There exists those that reject the values created by the current platforms that mediate online interaction, and have sought to create alternative technological bases for cyberspace. This is not the same as replicating existing platforms with different rules of content moderation, but developing new methods of interaction. Urbit, a crypto-decentralization project, is one of these cases: it intends to build a “new internet on top of the old internet.” Its goal is to create a consistent digital identity rather than fracturing one’s online persona, allowing for the creation of authentic communities of individuals online in opposition to the rootless cyberspace of the present. In such technologies, with their retreat into immutability and trust, we can see the arc of anthropological truth.
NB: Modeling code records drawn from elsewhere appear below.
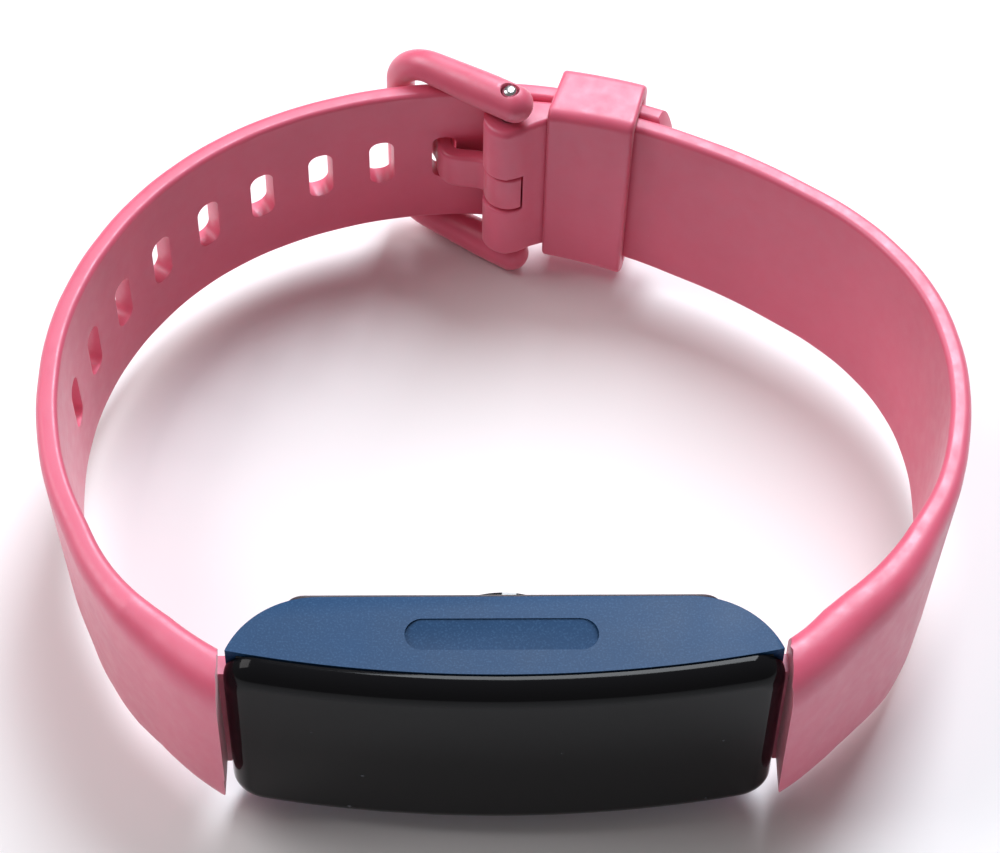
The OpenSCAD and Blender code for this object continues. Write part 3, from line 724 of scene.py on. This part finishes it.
def makeTang():
    size = {"half": 1.65, "thick": 1.2, "edge": 0.3, "hub": 1.82, "hubEnd": 0.95, "hubEdge": 0.2,
            "tailX": (-5.3, -2.75), "tailY": (51.4, 53.1), "tailEdge": 0.35, "bore": 0.64}
    line = [(2.6, 46.6), (1.9, 46.62), (0.95, 46.68), (0.24, 47.1), (-0.2, 47.75), (-0.9, 48.3),
            (-1.8, 48.5), (-2.7, 48.6), (-3.35, 48.85), (-3.7, 49.4), (-3.8, 50.2), (-4.0, 51.1),
            (-4.6, 52.1), (-5.6, 52.9), (-6.7, 53.22), (-7.9, 53.2)]
    path = smoothPath("tangPath", [(x, y, 0) for x, y in line])
    length = path.data.splines[0].calc_length() / mm
    t, h = size["thick"], size["half"]
    tang = loft("buckleTang", [(x, -t / 2, t, h, size["edge"], size["edge"])
                               for x in (0, length)], corner=4, wide=6)
    sliceAlong(tang, 0, length, 0.2)
    bendAlong(tang, path)
    x, y = pivot
    hubEnd = x + size["hubEnd"]
    combine(tang, addBox("trim", hubEnd, x + 6, y - 6, y + 6, -4, 4), "DIFFERENCE")
    hub = addRod("tangHub", x, y, -h, h, size["hub"], 64)
    roundEdges(hub, lambda e: e.calc_face_angle(0) > 1.0, size["hubEdge"], 3)
    combine(hub, addBox("hubKeep", x - 4, hubEnd, y - 4, y + 4, -4, 4), "INTERSECT")
    combine(tang, hub, "UNION")
    # the tail fills the strap's hole from behind
    tail = addBox("tail", *size["tailX"], *size["tailY"], -h, h)
    roundEdges(tail, lambda e: True, size["tailEdge"], 3)
    combine(tang, tail, "UNION")
    combine(tang, addRod("tangBore", x, y, -4, 4, size["bore"]), "DIFFERENCE")
    return tang


print("buckle")
settle(makeBuckleFrame(), "buckle", "buckle_plastic", finishes["buckle_plastic"],
       "buckle_frame", angle=50)
settle(makePin(), "buckle", "steel_parts", finishes["steel_parts"], "buckle_pin")
settle(makeTang(), "tang", "buckle_plastic", finishes["buckle_plastic"], "buckle_tang")


def makeScoop(size, halfWidth):
    front, back = size["scoopFront"], size["scoopBack"]
    left = size["scoopX"] - size["scoopLength"] / 2
    bottom = halfWidth - size["scoopDeep"]
    scoop = addBox("scoop", left, left + size["scoopLength"], front, back, bottom, halfWidth + 2)
    roundEdges(scoop, lambda e: runs(e, 2), (back - front) / 2 * 0.98, 14)
    # the floor rises towards the wrist side: turned up, then drawn back to its length
    rise = math.asin((size["scoopDeep"] - size["scoopLift"]) / (back - front))
    frontEdge = (0, front * mm, bottom * mm)
    editing(scoop)
    pick("VERT", lambda v: v.co.z < halfWidth * mm)
    bpy.ops.transform.rotate(value=-rise, orient_axis="X", center_override=frontEdge)
    bpy.ops.transform.resize(value=(1, 1 / math.cos(rise), 1), center_override=frontEdge)
    bpy.ops.object.mode_set(mode="OBJECT")
    atFloor = lambda e: (middle(e).z < (halfWidth - 0.05) * mm and not runs(e, 2)
                         and e.calc_face_angle(0) > 0.5 and middle(e).y < 1.2 * mm)
    roundEdges(scoop, atFloor, size["scoopRound"], 4)
    return scoop


def makeHousing():
    size = {"corner": 6.3, "edge": 0.75, "seamEdge": 0.12, "frontGap": 0.14, "scoopX": -0.2,
            "scoopLength": 12.6, "scoopFront": 0.2, "scoopBack": 2.6, "scoopDeep": 0.6,
            "scoopLift": 0.08, "scoopRound": 0.3, "tipHole": 0.45}
    halfLength, halfWidth = tracker["length"] / 2, tracker["width"] / 2
    case = addBox("housing", -halfLength, halfLength, -4, tracker["backY"], -halfWidth, halfWidth)
    roundEdges(case, lambda e: runs(e, 2) and middle(e).y > 0, size["corner"], 28)
    front = addRod("front", 0, tracker["seamY"] + tracker["lensRadius"], -12, 12,
                   tracker["lensRadius"] - size["frontGap"], 1440)
    combine(case, front, "INTERSECT")
    outer = lambda e: (e.calc_face_angle(0) > 1.0 and middle(e).y > 0.2 * mm and not runs(e, 2))
    roundEdges(case, outer, size["edge"], 5)
    seam = lambda e: e.calc_face_angle(0) > 0.6 and middle(e).y <= 0.25 * mm
    roundEdges(case, seam, size["seamEdge"], 2)
    for side in (-1, 1):
        scoop = makeScoop(size, halfWidth)
        if side < 0:
            editing(scoop)
            bpy.ops.mesh.select_all(action="SELECT")
            bpy.ops.transform.mirror(constraint_axis=(False, False, True),
                                     center_override=(0, 0, 0))
            bpy.ops.mesh.normals_make_consistent(inside=False)
            bpy.ops.object.mode_set(mode="OBJECT")
        combine(case, scoop, "DIFFERENCE")
    combine(case, addBox("cavity", -13.2, 13.2, -6, 8, -6.9, 6.9), "DIFFERENCE")
    combine(case, addBox("seat", -14.6, 14.6, 3.2, 6, -7.3, 7.3), "DIFFERENCE")
    for side in (-1, 1):  # a notch for the strap's neck, and holes for the spring bar's tips
        neckX = sorted((side * 13.65, side * 20))
        combine(case, addBox("notch", *neckX, -0.12, 6, -6.4, 6.4), "DIFFERENCE")
        tipHole = addRod("tipHole", side * strapEnd["tabX"], strapEnd["tabY"], -7.3, 7.3,
                         size["tipHole"], 24)
        combine(case, tipHole, "DIFFERENCE")
    return case


def makeLens():
    size = {"endGap": 0.12, "sideGap": 0.05, "corner": 2.3, "roll": 1.5, "slice": 0.4}
    halfLength = tracker["length"] / 2 - size["endGap"]
    halfWidth = tracker["width"] / 2 - size["sideGap"]
    run = math.degrees(2 * halfLength / tracker["lensRadius"])
    total = math.radians(run) * tracker["lensRadius"]
    lens = addBox("lens", 0, total, 0, tracker["bulge"], -halfWidth, halfWidth)
    roundEdges(lens, lambda e: runs(e, 1), size["corner"], 12)
    atFace = lambda e: middle(e).y > (tracker["bulge"] - 0.01) * mm
    roundEdges(lens, atFace, size["roll"], 14)
    sliceAlong(lens, 0, total, size["slice"])
    centre = (0, tracker["seamY"] + tracker["lensRadius"])
    bendAlong(lens, pathFrom([(centre, tracker["lensRadius"], 270 + run / 2, 270 - run / 2)]))
    return lens


def makeCover():
    size = {"half": 14.55, "front": 3.25, "back": 6.3, "halfWidth": 7.25, "longEdge": 2.6,
            "corner": 2.9}
    half = size["half"]
    cover = addBox("backCover", -half, half, size["front"], size["back"], -size["halfWidth"],
                   size["halfWidth"])
    roundEdges(cover, lambda e: runs(e, 0) and middle(e).y > 4 * mm, size["longEdge"], 14)
    outline = addBox("outline", -half, half, 0, size["back"], -9, 9)
    roundEdges(outline, lambda e: runs(e, 2) and middle(e).y > 4 * mm, size["corner"], 16)
    combine(cover, outline, "INTERSECT")
    combine(cover, addBox("pocket", -9, 9, 2, 4.8, -5, 5), "DIFFERENCE")
    return cover


print("tracker")
settle(makeHousing(), "band", "case_coat", finishes["case_coat"], "housing", angle=30)
settle(makeLens(), "band", "lens_black", finishes["lens_black"], "lens", angle=30)
settle(makeCover(), "band", "cover_black", finishes["cover_black"], "back_cover", angle=30)

for entry in frame["record"]["subparts"]:
    node = frame["nodes"][entry["node"]]
    node.data.materials.clear()
    node.data.materials.append(finishes[entry["material_slot"]])
print("CAD pieces finished")


# the camera's place is in plan millimetres, its turns in degrees
studio = {"camera": (-3.96, -104.02, 174.75), "pitch": 53.73, "yaw": 1.81, "roll": 1.32,
          "lens": 109.34, "sensor": 36, "floor": (0.90, 0.90, 0.91), "floorSize": 3,
          "world": (1.0, 0.95, 0.93), "worldPower": 0.2}

pitch, yaw, roll = (math.radians(studio[k]) for k in ("pitch", "yaw", "roll"))
onward = Vector((math.sin(yaw) * math.cos(pitch), math.cos(yaw) * math.cos(pitch),
                 -math.sin(pitch)))
right = Vector((math.cos(yaw), -math.sin(yaw), 0))
up = right.cross(onward)
right, up = (math.cos(roll) * right + math.sin(roll) * up,
             -math.sin(roll) * right + math.cos(roll) * up)
cameraData = bpy.data.cameras.new("camera")
cameraData.lens, cameraData.sensor_width = studio["lens"], studio["sensor"]
cameraData.clip_start = 0.01
camera = bpy.data.objects.new("camera", cameraData)
bpy.context.scene.collection.objects.link(camera)
camera.matrix_world = Matrix.Translation(planZero + Vector(studio["camera"]) * mm) @ Matrix(
    (right, up, -onward)).transposed().to_4x4()
bpy.context.scene.camera = camera

deselectAll()
bpy.ops.mesh.primitive_plane_add(size=studio["floorSize"], location=(0, 0, 0))
floor = bpy.context.active_object
floor.name = "floor"
floor.data.materials.append(plainGrain("floorPaper", studio["floor"], 0.8, shade=0.01, grain=900,
                                       coarse=6, bump=0.02))


def addSoftbox(name, place, aim, size, power, colour):
    data = bpy.data.lights.new(name, "AREA")
    data.shape, data.size, data.size_y = "RECTANGLE", size[0], size[1]
    data.energy, data.color = power, colour
    lamp = bpy.data.objects.new(name, data)
    bpy.context.scene.collection.objects.link(lamp)
    lamp.location = place
    lamp.rotation_euler = (Vector(aim) - Vector(place)).to_track_quat("-Z", "Y").to_euler()


addSoftbox("window", (0.16, 0.46, 0.62), (0, 0, 0.01), (0.28, 0.60), 7.5, (0.90, 0.95, 1.0))
addSoftbox("ceiling", (-0.50, 0.15, 0.55), (0, 0, 0), (0.5, 0.4), 3.0, (1.0, 0.97, 0.97))

world = bpy.data.worlds.new("studio")
bpy.context.scene.world = world
world.use_nodes = True
sky = world.node_tree.nodes["Background"]
sky.inputs["Color"].default_value = (*studio["world"], 1)
sky.inputs["Strength"].default_value = studio["worldPower"]
bpy.context.scene.view_settings.view_transform = "Standard"

print("ready")
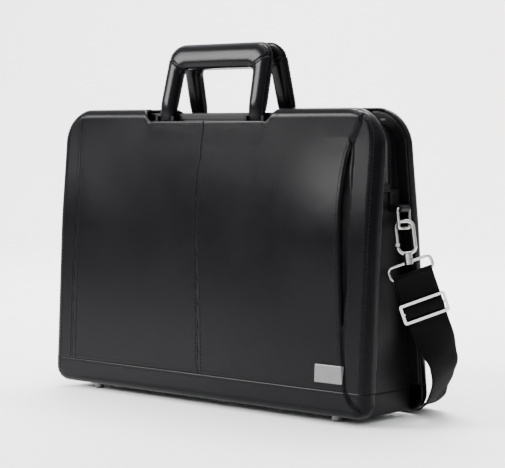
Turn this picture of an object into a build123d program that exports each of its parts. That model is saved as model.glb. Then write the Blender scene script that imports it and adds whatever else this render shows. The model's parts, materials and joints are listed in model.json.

What a political understanding of these technologies teaches us then about the modern technological paradigm is that the locus of the political resides in the digital. It resides less on the concerns of the physical world, but on concerns that can exist in cyberspace, concerns of voice and thought. Political influence then is gained through an influence in this domain, and those conservatives who naively believe that they can be both pro-innovation without respect to the political ramifications of those innovations will  disappear into history. The politics of cyberspace will increasingly prevail over the deliberative theater of the nation-state.